>> Start Record list

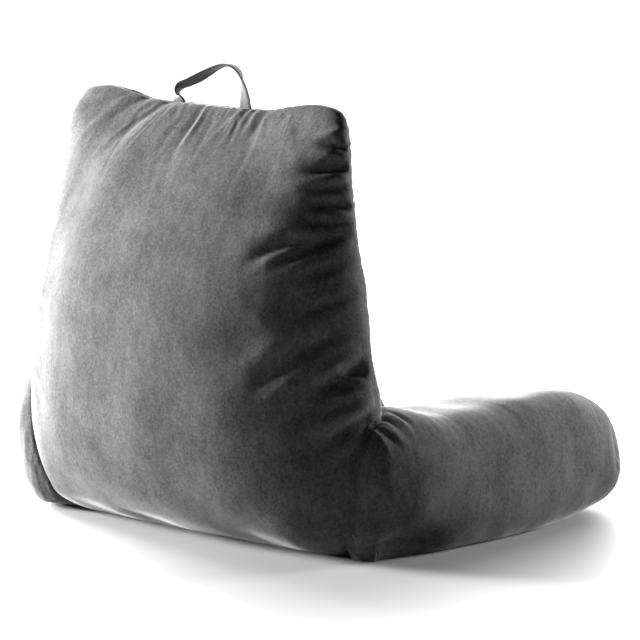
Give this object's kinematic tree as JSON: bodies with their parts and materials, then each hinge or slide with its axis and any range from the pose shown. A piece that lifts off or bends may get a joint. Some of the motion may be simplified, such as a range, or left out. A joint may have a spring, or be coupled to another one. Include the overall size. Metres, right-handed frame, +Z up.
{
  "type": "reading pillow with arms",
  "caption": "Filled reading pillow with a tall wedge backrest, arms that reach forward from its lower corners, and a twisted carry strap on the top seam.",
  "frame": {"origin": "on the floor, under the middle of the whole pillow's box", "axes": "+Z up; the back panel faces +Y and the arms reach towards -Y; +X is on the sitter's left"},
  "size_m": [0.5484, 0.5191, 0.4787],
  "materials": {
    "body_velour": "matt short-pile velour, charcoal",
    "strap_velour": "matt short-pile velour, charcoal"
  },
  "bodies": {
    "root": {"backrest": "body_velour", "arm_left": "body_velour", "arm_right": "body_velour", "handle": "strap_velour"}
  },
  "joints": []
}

>> End Record list
>> Start Record list

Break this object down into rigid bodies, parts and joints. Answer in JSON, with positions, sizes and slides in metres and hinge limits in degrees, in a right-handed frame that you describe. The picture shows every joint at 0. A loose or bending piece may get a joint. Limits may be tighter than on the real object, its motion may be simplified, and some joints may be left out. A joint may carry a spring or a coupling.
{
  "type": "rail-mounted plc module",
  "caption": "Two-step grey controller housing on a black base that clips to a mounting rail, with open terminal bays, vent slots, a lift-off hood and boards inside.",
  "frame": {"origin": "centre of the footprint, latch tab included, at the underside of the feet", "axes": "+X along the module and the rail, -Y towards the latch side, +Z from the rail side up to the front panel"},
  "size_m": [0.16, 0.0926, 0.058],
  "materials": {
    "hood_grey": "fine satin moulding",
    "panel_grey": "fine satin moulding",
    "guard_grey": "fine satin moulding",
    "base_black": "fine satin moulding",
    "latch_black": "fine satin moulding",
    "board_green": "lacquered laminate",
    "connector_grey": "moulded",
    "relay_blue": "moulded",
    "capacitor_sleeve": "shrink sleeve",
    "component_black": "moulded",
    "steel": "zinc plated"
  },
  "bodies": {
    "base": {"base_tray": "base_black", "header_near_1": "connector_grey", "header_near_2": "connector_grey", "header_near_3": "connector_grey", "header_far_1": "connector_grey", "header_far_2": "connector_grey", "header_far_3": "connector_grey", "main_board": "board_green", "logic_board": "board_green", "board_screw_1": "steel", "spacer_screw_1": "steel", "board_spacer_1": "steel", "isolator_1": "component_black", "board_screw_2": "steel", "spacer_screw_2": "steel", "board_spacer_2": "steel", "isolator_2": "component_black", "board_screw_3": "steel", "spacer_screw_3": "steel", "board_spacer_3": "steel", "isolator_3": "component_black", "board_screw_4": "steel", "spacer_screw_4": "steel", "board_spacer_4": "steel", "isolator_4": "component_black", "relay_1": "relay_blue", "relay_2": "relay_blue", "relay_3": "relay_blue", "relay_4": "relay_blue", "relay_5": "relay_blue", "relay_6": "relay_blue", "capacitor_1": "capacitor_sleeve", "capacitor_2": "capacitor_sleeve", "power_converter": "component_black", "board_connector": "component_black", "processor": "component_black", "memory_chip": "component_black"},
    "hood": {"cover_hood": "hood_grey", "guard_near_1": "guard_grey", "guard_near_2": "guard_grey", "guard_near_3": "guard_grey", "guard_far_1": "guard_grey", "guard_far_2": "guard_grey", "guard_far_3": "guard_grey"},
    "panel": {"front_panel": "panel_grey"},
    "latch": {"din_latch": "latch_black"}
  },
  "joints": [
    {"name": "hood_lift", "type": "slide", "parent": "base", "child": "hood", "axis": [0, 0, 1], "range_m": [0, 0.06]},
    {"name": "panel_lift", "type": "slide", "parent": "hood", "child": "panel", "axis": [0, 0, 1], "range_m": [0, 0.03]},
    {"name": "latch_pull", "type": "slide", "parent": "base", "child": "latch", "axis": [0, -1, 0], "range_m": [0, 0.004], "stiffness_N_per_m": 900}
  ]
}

>> End Record list

• Directions:
Find how many lines of the entries contain "JSON". Respond with the number only.

• Worked answer:
2